Forum Moderators: open

Message Too Old, No Replies

How to Stop Crawlers in IIS

         

dhaliwal

10:49 pm on May 2, 2007 (gmt 0)

10+ Year Member



There are many programs which do not obey robots.txt file. Only some good website crawlers will see this file and stop crawling your website.

What can be done on IIS based web servers to stop users from using crawling softwares which really effect the performance of web server drastically.

Thanks in advance
Dhaliwal

LifeinAsia

11:01 pm on May 2, 2007 (gmt 0)

WebmasterWorld Administrator 10+ Year Member Top Contributors Of The Month



You can block by IP. Unfortunately, a lot of bots use many different IPs.

dataguy

3:10 pm on May 3, 2007 (gmt 0)

WebmasterWorld Senior Member 10+ Year Member



We've used a system of counting page views by IP addresses and it they exceeded certain limits over a period of time, the IP address would be added to a ban list and the scraper would get a friendly message asking for them to "please slow down" just in case of false positives.
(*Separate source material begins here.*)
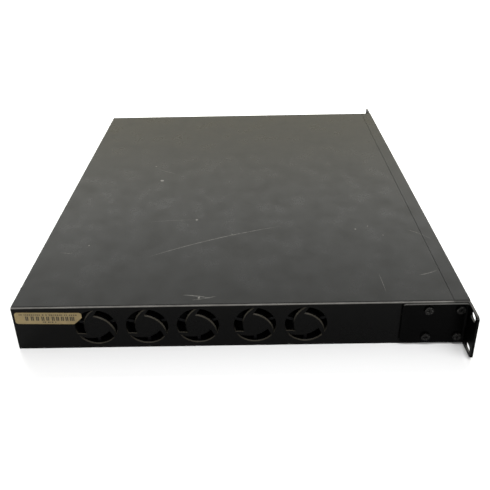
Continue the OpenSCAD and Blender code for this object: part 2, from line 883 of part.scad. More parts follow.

This system proved very effective, though we decided it was more worthwhile to allow the scrapers in because we benefit from the links they provide. (sounds like a dumb reason, right?)

I believe WebmasterWorld uses a similar system. Some ISP's offer spider traps at the firewall level.

Ocean10000

3:54 pm on May 3, 2007 (gmt 0)

WebmasterWorld Senior Member 10+ Year Member Top Contributors Of The Month



On the sites I use I use a dynamic robots.txt along with white listing acceptable bots. This filters about 90% of the ones I see on a daily bases, meaning if its not on the white list it is blocked. Also by downloading the robots.txt they are marked as a bot, and treated as such. The remaining 5% that don't grab robots.txt are blocked known ip ranges of hosting companies. The roughly 5% percent that slip though, may be caught by aggressive page scraping (grabbing too many pages in a short time) and blocked. Slow scrapers using unknown hosting ranges and spoofing Useragents and not touching robots.txt file will sneak by for awhile, this is how I eliminated the main trouble making bots from my sites.

I have done this with asp.net 1.0 and asp.net 2.0. The sites am refer to are completely dynamic, static files are filtered though special handlers so they are protected as well.